Nevertheless, at the grassroots, Spanish anarchists had succeeded in launching remarkable and unprecedented widespread egalitarian and communitarian efforts in industrial, agricultural, educational and other realms, especially in areas of their greatest strength–Catalonia, Aragon, and Valencia. A deeper issue of collaboration in this volume is concerned with to what extent and at what price could the anarchist movement reciprocate against repression and social oppression with violent retaliation, resistance and revolution of its own. In the face of assassinations and imprisonment of anarchists and state repression of various forms of anarchist expression, the growing polarization between non-violent (such as education, publishing, strikes and demonstrations) and violent alternatives was a continuing reality of the movement in the 1920s and 1930s.
It culminated in anarchists’ determined reaction with arms to the fascist insurrection in July 1936. As influential militant Diego Abad de Santillan later stated, “We knew that victory in the revolution was not possible without victory in the war and for the war’s sake we sacrificed everything. We even sacrificed the revolution itself, not realizing that this sacrifice also implied the sacrifice of our war aims.”

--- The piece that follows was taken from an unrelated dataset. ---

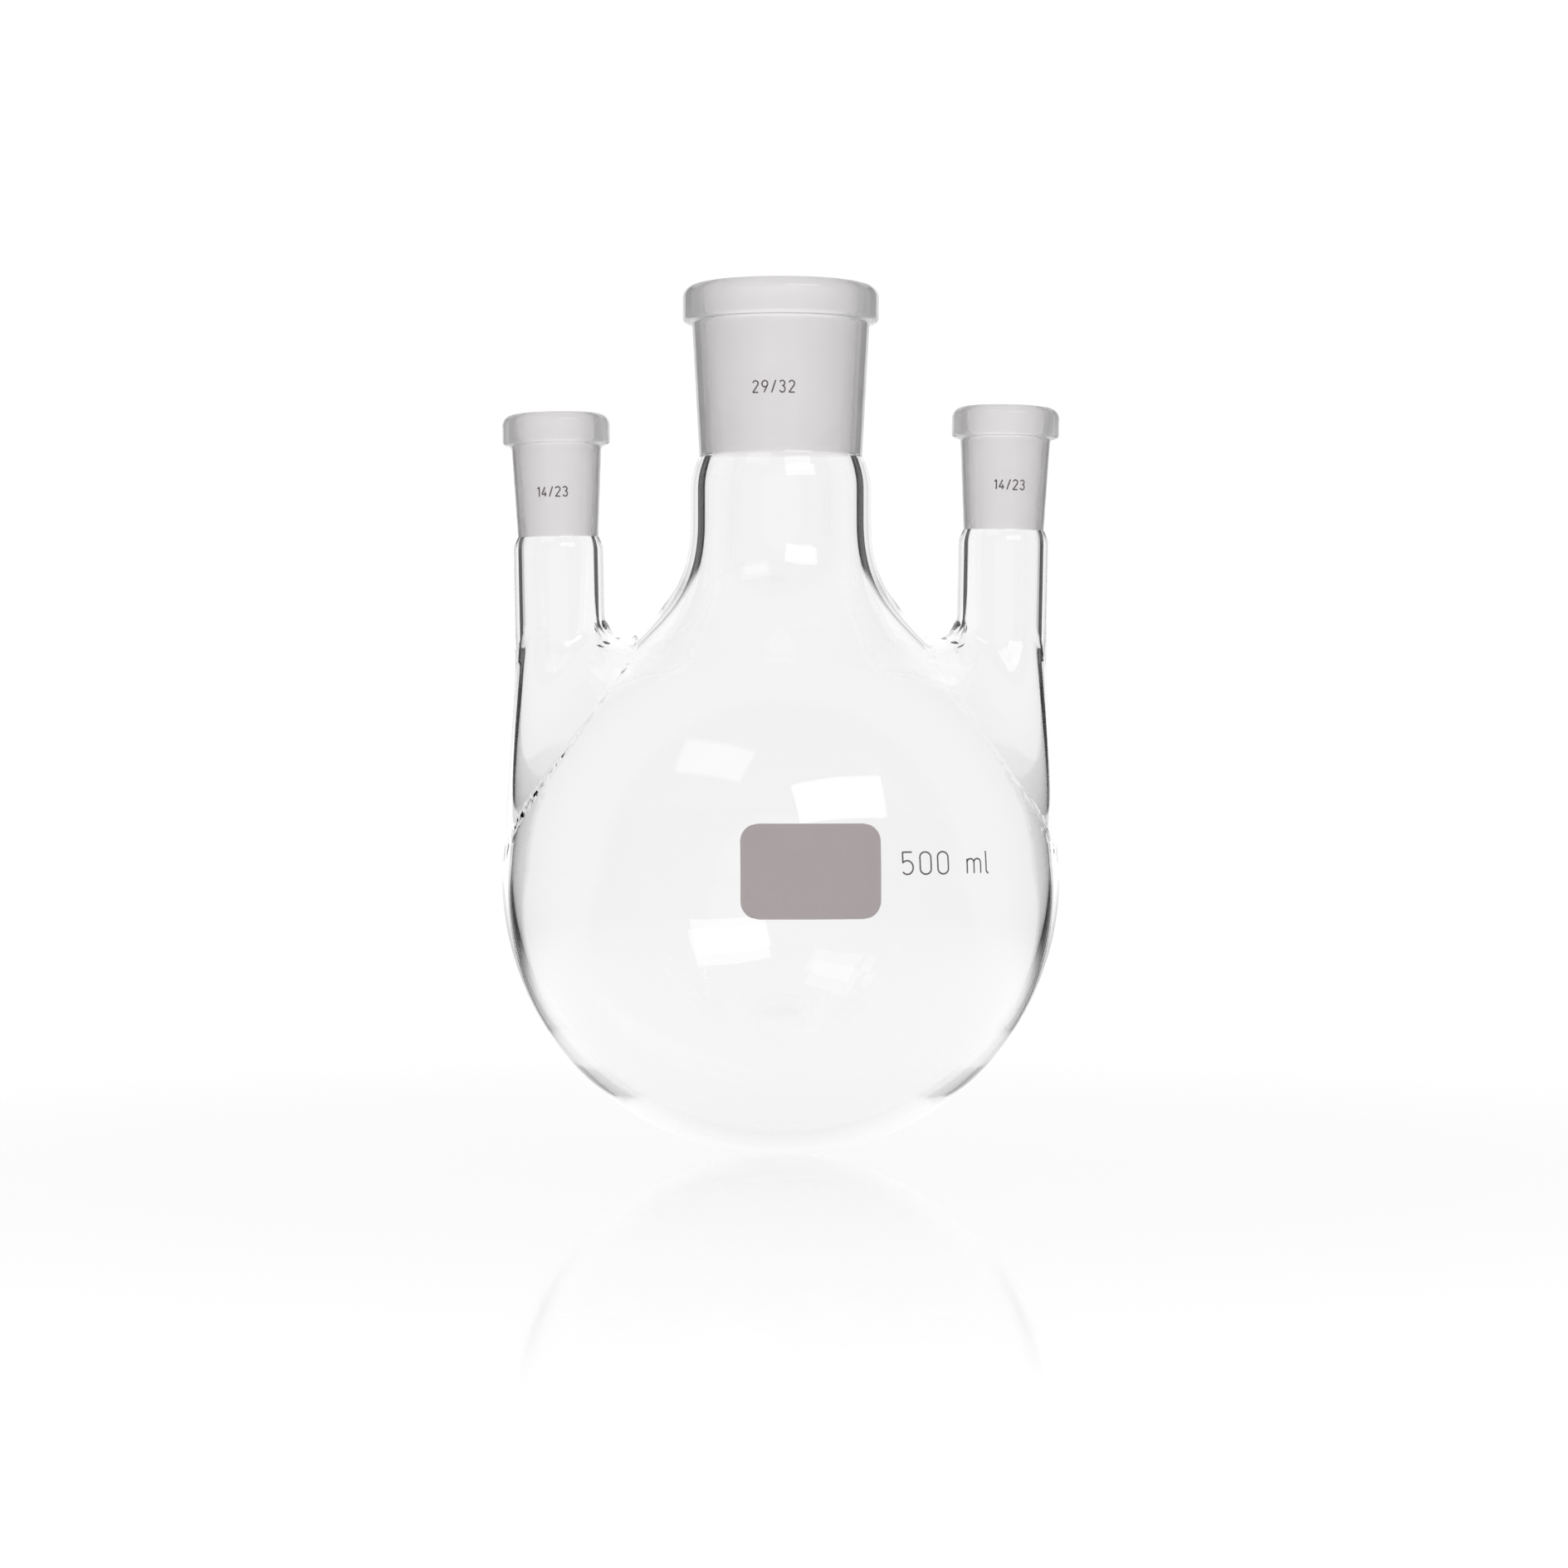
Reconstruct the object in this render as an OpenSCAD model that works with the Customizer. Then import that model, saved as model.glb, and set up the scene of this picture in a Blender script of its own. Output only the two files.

As Ealham emphasizes, Peirats’ history has been an essential starting place for understanding the Spanish Civil War and Revolution, from the time of its first publication to the present.
In my view, it also provides a broad introduction to essential traits, dynamics, issues, and dilemmas of the anarchist movement generally.
This new North American edition gives access to a new generation and a new community of readers and well serves Peirats’ original intent.
David Porter is a retired SUNY professor of history and political science and the editor of Vision on Fire: Emma Goldman on the Spanish Revolution. He is the translator and author of Eyes to the South: French Anarchists and Algeria, a grassroots history of the past six decades of Algerian history from the perspectives of the French anarchist movement, released by AK Press in November 2011.